When the only Republicans considering a run for the Senate were unknowns with little chances of victory in November, Gillibrand’s cipher-like profile wasn’t an obstacle to a Democratic victory. But against a candidate like Zuckerman, whose vast fortune would make her considerable war chest look like a pittance, a safe Democratic seat might become a tossup. Indeed, given Zuckerman’s impeccable pro-Israel credentials (he’s a former chairman of the Conference of Presidents of Major Jewish Organizations and his command of both economic issues and foreign affairs has been demonstrated in the columns he has written and in appearances on talk shows); his candidacy has the potential to put a sizable percentage of the Jewish vote in question. It is true that Democrats will dismiss this possibility because the vast majority of Jews are liberals and loyal Democrats (see former COMMENTARY editor Norman Podhoretz’s insightful book Why Are Jews Liberal?). But in New York there is a larger percentage than in the rest of the country of Orthodox Jews and of those who care deeply about Israel. Though it should be conceded that even a weak Democrat could do well against a strong pro-Israel Jewish Republican in New York, there is little question that Zuckerman could cut into the expected huge Democratic majority in the Jewish vote. In a state where Jews still make up about 9 percent of the population (and a much larger percentage of those who actually vote) even a small shift in the Jewish vote could make the difference for a massively financed Zuckerman campaign.
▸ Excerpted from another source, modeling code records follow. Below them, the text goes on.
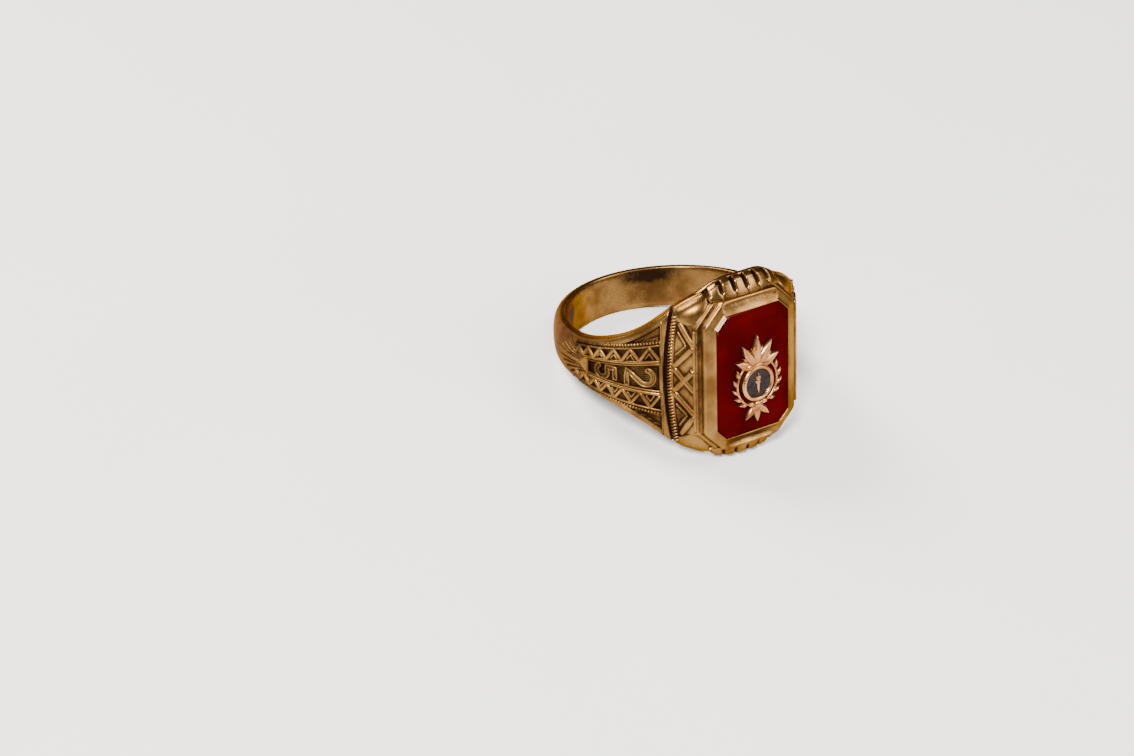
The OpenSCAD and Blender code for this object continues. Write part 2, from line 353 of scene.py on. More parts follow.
def tint(made: bpy.types.Object, rule: Callable[[np.ndarray], np.ndarray]) -> bpy.types.Object:
    """Writes the stored patina of each vertex, which on the stone is its painted reflection mask.

    Args:
        made: the object.
        rule: takes the vertices in the ring's millimetres and gives their patina from 0 to 1.

    Returns:
        The same object.
    """
    mesh = made.data
    patina_and_painted_light = rule(POSE.own(vertices(mesh)))
    for attribute in list(mesh.attributes):
        if attribute.name in ("swell", "patina_and_painted_light"):
            mesh.attributes.remove(attribute)
    store(mesh, "patina_and_painted_light", np.clip(patina_and_painted_light, 0, 1).astype(float))
    return made


def soften(made: bpy.types.Object, width: float, segments: int) -> None:
    """Rounds a piece's sharp edges and applies the result.

    Args:
        made: the object.
        width: width of the bevel in millimetres.
        segments: its segments.
    """
    modifier = made.modifiers.new("bevel", "BEVEL")
    modifier.width = width * MM
    modifier.segments = segments
    modifier.limit_method = "ANGLE"
    modifier.angle_limit = math.radians(12)
    modifier.harden_normals = True
    graph = bpy.context.evaluated_depsgraph_get()
    mesh = bpy.data.meshes.new_from_object(made.evaluated_get(graph))
    made.modifiers.clear()
    made.data = mesh


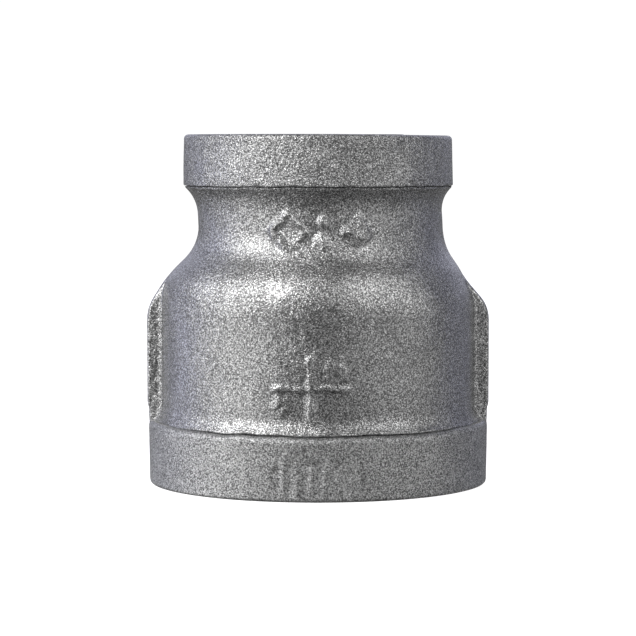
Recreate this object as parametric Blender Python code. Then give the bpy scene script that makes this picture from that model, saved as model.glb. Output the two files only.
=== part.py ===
"""A threaded reducing coupling of cast malleable iron, with a 1-1/4 inch female pipe thread at the foot and
a 3/4 inch one at the top.

The frame: metres, +Z up along the bore. The origin is the centre of the large end's face, on which it
stands. The real fitting is one casting. Each object here is one zone of it: the body wall, the two bands
round its ends, the two ribs on its sides, and the two threaded linings of its bore. JOINT is the gap kept
between the zones.
"""

from math import asin, ceil, cos, hypot, pi, radians, sin, sqrt, tan, tau

import bmesh
import bpy
from mathutils import Matrix

MM = 0.001

# Driving dimensions of the outside
LENGTH = 56.5 * MM
LARGE_BAND_RADIUS = 27.7 * MM
LARGE_BAND_HEIGHT = 10.1 * MM
SMALL_BAND_RADIUS = 21.95 * MM
SMALL_BAND_HEIGHT = 8.25 * MM
BELL_RADIUS = 25.5 * MM
SHOULDER_SLOPE = radians(40.5)
NECK_RADIUS = 19.85 * MM
NECK_FOOT = 41.8 * MM
NECK_HEAD = 43.85 * MM
RIB_RADIUS = 27.9 * MM
RIB_WIDTH = 6.4 * MM

# Driving dimensions of the inside
WALL = 3.7 * MM
CORE_TOP = 39.5 * MM
CORE_SHOULDER = 25.5 * MM
SMALL_CORE_RADIUS = 14.05 * MM

# Taper pipe threads: the pitch, the pitch diameter at the mouth and the effective length of each size.
# Depth and flat are shares of the pitch.
LARGE_THREAD = {"pitch": 2.2088 * MM, "pitch_diameter": 40.218 * MM, "length": 17.95 * MM}
SMALL_THREAD = {"pitch": 1.8143 * MM, "pitch_diameter": 25.118 * MM, "length": 13.86 * MM}
RADIUS_TAPER = 1 / 32
THREAD_DEPTH = 0.8
THREAD_FLAT = 0.05
LINING_BACKING = 1.2 * MM
MOUTH_CHAMFER = 0.6 * MM
RUNOUT_CHAMFER = 0.5 * MM

# Details
JOINT = 0.3 * MM
SHOULDER_ROUND = 11.5 * MM
SHOULDER_FILLET = 8.4 * MM
NECK_FILLET = 5.5 * MM
FOOT_FILLET = 3.2 * MM
LIP = 0.5 * MM
BAND_DRAFT = 0.15 * MM
FACE_ROUND = 0.6 * MM
BAND_EDGE_ROUND = 0.35 * MM
RIB_TOP_ROUND = 6.2 * MM
RIB_TOP_START = 34.0 * MM
RIB_TOP_SLOPE = radians(36.8)
RIB_FOOT_STEP = 0.25 * MM
RIB_FOOT_START = 13.5 * MM
RIB_FOOT_END = 12.0 * MM
RIB_EDGE_ROUND = 0.7 * MM

TURN_STEPS = 48
ARC_STEPS = 4
SMOOTH_ANGLE = radians(40)


def clear_scene():
    for old in list(bpy.data.objects):
        bpy.data.objects.remove(old, do_unlink=True)


def metal(name, colour, roughness):
    """A bare iron surface."""
    material = bpy.data.materials.new(name)
    material.use_nodes = True
    shader = material.node_tree.nodes["Principled BSDF"]
    shader.inputs["Base Color"].default_value = (*colour, 1)
    shader.inputs["Roughness"].default_value = roughness
    shader.inputs["Metallic"].default_value = 0.9
    return material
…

It’s not clear yet that Ford could poll any better against Zuckerman than Gillibrand could, or that he can beat her in a primary even if he raises all the money he needs. Nor do we know yet whether Zuckerman is really interested in running. But with a billionaire GOP candidate looming in the wings, you’d have to expect that some Democrats who are reluctantly backing Gillibrand would re-examine their options.